Wide Curl (Dumbbell)
The Wide Curl is a dumbbell bicep variation performed with elbows tucked and arms angled outward to target the inner 'short head' of the biceps. This exercise helps develop arm thickness and width while improving grip strength.
Iridium programs this variation specifically to target the short head of the biceps based on sub-muscle fatigue tracking.

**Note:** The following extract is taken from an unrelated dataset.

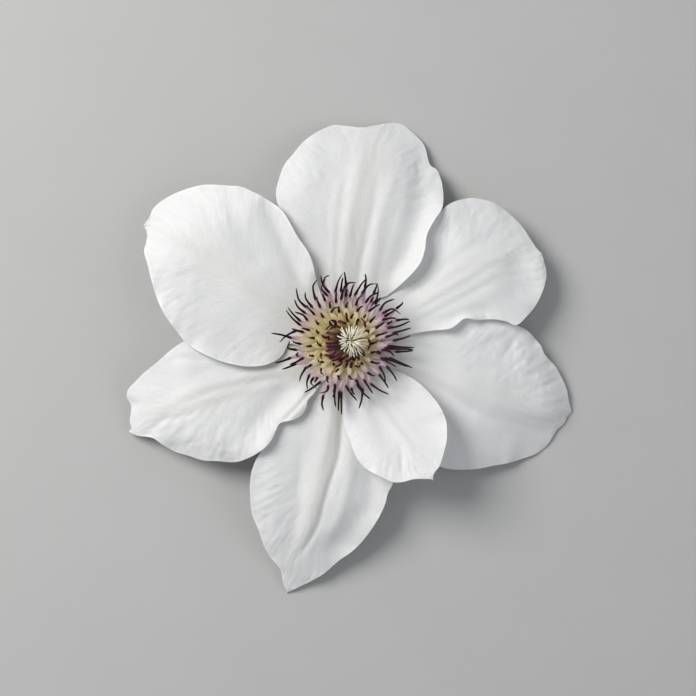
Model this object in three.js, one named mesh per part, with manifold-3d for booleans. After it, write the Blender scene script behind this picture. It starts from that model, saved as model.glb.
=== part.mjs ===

The AI checks your 7-day workout history to scale volume and RPE, ensuring you stay within recovery limits given the indirect load your biceps accumulate from compound pulling exercises.
Form Cues
- Stand with feet hip-width apart and rotate your arms so palms face away from your body
- Keep your elbows pinned tightly against your ribs or slightly in front of them
- Curl the dumbbells upward and outward at a wide angle toward your shoulders
- Squeeze the biceps hard at the top of the movement
- Lower the weights slowly, fully extending the elbows at the bottom
- Don't let your elbows flare out away from your body
- Don't swing your torso backward to generate momentum
- Don't curl the weights straight forward; maintain the wide angle
- Don't drop the weight quickly during the lowering phase
- Don't shrug your shoulders up toward your ears
Common Mistakes
- Swinging the body
- Drifting elbows forward
- Curling straight instead of wide
- Shortening the range of motion
- Using excessive weight
Muscles Worked
This exercise primarily targets the short head (inner portion) of the biceps brachii, which is responsible for the width of the arm when viewed from the front. By externally rotating the shoulder and curling at a wide angle, you place the long head in a mechanically less advantageous position, forcing the short head and forearms to perform more of the work.